A SAP-SP, entretanto, informou não saber o número exato de presos liberados durante o ano: “O controle das saídas temporárias efetuado pela Pasta contabiliza a quantidade de presos que usufruíram o benefício em cada um dos períodos. Não há levantamento que indique se um mesmo preso foi contemplado uma ou mais vezes ao longo do ano.”, respondeu o órgão.

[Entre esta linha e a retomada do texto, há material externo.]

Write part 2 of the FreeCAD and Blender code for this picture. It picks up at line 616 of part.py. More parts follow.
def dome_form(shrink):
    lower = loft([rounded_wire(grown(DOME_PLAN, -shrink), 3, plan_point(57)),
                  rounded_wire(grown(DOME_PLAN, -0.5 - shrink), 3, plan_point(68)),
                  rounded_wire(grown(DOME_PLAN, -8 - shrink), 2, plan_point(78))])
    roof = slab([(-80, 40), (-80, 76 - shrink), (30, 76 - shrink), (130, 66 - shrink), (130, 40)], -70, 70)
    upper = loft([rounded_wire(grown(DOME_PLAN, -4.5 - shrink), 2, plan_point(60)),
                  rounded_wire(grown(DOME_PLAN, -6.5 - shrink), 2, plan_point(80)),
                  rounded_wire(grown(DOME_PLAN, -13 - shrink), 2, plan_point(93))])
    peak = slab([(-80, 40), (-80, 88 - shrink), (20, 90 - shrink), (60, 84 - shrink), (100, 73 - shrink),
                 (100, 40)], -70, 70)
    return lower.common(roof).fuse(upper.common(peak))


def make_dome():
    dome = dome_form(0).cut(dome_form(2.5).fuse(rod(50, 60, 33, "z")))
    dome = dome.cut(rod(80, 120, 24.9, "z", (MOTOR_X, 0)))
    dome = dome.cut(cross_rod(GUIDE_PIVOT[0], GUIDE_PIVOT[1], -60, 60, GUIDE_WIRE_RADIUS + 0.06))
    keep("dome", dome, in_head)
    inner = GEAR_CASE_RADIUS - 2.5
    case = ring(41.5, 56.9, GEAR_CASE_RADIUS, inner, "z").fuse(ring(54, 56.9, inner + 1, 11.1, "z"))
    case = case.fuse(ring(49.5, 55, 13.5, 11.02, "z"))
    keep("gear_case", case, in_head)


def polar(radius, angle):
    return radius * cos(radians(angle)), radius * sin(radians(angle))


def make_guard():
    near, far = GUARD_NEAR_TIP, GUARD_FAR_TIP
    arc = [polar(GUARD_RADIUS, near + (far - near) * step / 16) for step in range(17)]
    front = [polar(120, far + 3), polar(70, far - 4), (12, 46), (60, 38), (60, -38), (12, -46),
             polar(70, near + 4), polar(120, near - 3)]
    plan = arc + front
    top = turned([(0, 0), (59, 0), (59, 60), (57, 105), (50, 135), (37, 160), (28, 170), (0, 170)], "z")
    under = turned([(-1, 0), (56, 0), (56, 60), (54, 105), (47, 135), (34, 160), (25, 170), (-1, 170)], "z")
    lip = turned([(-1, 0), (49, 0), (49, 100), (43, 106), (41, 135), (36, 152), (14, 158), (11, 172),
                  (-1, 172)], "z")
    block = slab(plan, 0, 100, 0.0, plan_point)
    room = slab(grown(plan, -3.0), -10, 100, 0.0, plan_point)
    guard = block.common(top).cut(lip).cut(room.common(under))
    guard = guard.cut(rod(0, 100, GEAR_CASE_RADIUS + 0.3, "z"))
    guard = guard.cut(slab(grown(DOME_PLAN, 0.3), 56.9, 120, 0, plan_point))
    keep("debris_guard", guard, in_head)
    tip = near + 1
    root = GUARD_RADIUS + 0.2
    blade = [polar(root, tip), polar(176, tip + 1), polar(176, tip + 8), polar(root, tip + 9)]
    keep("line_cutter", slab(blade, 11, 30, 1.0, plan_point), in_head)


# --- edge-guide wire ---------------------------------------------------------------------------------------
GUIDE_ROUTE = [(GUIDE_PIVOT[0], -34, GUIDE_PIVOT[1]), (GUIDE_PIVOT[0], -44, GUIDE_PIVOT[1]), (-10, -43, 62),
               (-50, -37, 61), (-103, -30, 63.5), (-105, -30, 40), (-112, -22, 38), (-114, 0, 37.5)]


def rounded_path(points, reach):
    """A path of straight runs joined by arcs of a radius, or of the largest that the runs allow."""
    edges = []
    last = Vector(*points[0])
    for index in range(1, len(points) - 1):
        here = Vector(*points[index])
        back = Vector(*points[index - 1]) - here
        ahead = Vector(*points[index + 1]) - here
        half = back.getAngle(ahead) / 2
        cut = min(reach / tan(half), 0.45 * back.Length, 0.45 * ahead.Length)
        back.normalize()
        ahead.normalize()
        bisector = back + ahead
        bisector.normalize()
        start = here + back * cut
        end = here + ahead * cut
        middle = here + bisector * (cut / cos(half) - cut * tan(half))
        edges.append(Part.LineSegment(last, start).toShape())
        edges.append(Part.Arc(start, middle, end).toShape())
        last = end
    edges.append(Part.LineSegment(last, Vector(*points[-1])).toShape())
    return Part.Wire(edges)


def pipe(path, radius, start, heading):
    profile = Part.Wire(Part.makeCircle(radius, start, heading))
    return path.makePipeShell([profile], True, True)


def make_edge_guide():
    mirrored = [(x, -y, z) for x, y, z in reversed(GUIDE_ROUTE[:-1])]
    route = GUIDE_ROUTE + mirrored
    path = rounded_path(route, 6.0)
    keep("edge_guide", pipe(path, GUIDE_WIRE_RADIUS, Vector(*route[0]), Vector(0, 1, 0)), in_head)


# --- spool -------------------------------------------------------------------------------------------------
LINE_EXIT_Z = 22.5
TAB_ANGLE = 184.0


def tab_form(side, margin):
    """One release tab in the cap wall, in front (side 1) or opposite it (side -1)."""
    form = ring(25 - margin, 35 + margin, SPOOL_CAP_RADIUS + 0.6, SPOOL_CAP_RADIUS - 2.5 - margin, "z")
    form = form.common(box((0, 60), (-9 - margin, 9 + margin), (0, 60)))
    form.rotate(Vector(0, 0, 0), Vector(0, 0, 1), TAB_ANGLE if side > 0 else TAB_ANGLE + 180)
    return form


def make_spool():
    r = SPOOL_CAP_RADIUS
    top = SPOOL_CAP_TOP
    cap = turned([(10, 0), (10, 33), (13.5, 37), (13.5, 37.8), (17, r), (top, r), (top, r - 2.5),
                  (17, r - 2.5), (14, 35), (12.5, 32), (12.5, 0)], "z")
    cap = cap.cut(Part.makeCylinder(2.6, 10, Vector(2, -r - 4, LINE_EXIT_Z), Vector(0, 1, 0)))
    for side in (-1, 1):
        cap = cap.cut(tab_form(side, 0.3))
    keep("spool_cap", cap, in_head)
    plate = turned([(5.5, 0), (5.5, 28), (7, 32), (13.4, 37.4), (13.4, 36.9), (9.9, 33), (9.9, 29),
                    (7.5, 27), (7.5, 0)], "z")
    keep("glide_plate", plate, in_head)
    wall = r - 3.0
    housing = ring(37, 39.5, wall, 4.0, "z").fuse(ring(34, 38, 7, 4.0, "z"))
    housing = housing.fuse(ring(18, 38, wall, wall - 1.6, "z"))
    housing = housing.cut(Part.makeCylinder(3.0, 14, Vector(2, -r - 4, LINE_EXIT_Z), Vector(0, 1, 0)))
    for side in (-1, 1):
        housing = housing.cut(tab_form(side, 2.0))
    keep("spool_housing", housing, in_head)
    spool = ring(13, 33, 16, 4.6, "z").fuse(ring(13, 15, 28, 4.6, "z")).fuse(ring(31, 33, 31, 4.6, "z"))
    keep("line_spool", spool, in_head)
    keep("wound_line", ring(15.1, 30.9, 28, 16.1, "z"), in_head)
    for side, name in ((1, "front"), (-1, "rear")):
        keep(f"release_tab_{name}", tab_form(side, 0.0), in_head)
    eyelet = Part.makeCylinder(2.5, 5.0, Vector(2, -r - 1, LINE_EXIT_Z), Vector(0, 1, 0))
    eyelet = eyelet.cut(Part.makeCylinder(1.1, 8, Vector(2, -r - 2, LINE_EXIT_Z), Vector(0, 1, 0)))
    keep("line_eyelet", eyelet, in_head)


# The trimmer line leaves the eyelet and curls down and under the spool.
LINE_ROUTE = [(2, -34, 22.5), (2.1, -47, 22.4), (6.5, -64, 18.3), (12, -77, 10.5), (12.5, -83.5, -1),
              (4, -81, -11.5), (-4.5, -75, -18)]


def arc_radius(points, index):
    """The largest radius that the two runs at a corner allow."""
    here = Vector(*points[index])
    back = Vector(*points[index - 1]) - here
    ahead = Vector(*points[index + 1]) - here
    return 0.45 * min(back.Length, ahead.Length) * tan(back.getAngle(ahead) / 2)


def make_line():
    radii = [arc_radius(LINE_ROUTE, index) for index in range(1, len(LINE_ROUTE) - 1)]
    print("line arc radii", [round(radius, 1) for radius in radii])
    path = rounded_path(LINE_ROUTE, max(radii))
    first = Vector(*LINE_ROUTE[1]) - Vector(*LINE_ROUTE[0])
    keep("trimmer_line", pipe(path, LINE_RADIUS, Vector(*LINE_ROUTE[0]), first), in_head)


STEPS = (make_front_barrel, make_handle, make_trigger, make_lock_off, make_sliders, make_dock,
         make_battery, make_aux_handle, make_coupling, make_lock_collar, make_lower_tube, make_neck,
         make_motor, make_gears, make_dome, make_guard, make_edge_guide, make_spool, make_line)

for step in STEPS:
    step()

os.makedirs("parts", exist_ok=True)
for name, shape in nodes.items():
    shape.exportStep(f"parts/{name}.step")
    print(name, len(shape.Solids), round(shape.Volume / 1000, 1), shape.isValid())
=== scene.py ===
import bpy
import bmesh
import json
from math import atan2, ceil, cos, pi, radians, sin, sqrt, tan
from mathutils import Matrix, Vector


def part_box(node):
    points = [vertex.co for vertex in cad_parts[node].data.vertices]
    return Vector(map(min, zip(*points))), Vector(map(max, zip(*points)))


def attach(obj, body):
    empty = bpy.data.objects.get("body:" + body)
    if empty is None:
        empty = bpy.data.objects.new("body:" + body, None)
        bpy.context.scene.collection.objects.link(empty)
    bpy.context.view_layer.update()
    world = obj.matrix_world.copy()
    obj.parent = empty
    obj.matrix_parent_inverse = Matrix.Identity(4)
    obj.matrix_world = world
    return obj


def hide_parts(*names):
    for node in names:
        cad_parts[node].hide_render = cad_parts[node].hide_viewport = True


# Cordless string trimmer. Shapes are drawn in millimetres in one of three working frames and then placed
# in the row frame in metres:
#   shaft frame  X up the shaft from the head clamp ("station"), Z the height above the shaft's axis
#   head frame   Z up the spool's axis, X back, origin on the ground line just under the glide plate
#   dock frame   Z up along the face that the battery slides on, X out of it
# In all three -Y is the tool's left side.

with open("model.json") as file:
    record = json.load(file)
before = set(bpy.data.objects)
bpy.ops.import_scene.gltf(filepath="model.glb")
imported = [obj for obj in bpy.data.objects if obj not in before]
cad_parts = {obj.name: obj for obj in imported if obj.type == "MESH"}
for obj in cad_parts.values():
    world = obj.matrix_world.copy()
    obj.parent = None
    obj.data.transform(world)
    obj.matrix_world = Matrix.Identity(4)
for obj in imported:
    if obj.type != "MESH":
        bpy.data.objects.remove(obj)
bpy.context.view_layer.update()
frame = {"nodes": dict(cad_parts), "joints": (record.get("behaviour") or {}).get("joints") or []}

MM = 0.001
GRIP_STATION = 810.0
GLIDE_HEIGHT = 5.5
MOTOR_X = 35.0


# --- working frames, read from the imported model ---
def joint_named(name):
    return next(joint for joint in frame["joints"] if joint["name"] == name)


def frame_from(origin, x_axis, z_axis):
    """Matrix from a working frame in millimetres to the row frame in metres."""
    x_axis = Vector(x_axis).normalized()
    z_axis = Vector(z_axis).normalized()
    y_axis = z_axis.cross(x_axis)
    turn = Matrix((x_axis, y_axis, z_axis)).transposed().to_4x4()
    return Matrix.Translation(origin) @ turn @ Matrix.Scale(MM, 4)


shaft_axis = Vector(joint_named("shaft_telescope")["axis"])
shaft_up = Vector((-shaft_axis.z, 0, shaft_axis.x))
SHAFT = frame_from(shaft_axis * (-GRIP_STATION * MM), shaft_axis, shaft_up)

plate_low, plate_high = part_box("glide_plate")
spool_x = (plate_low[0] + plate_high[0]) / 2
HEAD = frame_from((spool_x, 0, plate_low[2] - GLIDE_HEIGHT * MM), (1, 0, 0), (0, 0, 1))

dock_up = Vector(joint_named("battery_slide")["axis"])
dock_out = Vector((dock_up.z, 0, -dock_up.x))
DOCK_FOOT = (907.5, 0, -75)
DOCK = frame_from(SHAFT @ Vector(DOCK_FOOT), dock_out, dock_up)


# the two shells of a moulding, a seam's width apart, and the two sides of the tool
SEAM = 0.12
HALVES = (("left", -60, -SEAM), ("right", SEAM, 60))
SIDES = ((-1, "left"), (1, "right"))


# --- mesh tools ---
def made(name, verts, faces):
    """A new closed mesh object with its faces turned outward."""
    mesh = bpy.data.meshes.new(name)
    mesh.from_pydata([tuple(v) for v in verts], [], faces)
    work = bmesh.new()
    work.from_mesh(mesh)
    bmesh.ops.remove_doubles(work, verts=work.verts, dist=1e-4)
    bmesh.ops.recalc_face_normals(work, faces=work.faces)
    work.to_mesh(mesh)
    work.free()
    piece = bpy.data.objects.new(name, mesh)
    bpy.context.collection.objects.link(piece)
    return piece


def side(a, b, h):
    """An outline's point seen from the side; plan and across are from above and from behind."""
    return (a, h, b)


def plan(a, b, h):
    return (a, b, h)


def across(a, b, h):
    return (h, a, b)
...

Já a Secretaria de Administração Penitenciária do Rio de Janeiro, ao ser questionada sobre o número total de beneficiados em 2021 recomendou que a questão fosse endereçada à Vara de Execuções Penais, do TJRJ. A assessoria de imprensa do TJRJ, por sua vez, rebateu informando que “questão sobre o número de detentos liberados em saída temporária é feita pela Seap a partir de uma decisão” e que “O controle de entrada e saída de detentos é feito pela Seap.”
Os órgãos de administração penitenciária dos demais estados também negaram ter controle sobre o número exato de detentos beneficiados anualmente ou não responderam ao questionamento.
O representante da Sindasp-SP, por outro lado, diz que a maioria dos presos que fogem numa saída não retornam mais, e os que retornam tendem a perder o direito a saídas futuras. Márcio nos contou que eventualmente ocorre de um preso, não tendo retornado na data prevista, apresentar-se voluntariamente em data posterior. Ele diz que isso ocorre com maior frequência quando o preso tem um vínculo religioso e/ou familiar forte, e é estimulado por parentes ou sacerdotes a se apresentar, ainda que tardiamente. Na experiência de Márcio, contudo, isto é bastante raro.
A Gazeta do Povo também solicitou dados percentuais de presos que, não tendo retornado em data estabelecida pela justiça, se apresentaram tardiamente. Os diversos órgãos contatados também não possuem estes dados.
Quanto ao número de detentos que foram presos mais uma vez ainda durante o benefício da saída temporária, a Secretaria de Administração Penitenciária de São Paulo, novamente, foi a única que soube informar os dados. Na saída de Natal de 2021, 107 dos 36.688 foram presos pelo cometimento de novos delitos. Em 2020 haviam sido 99 num universo de 31.532.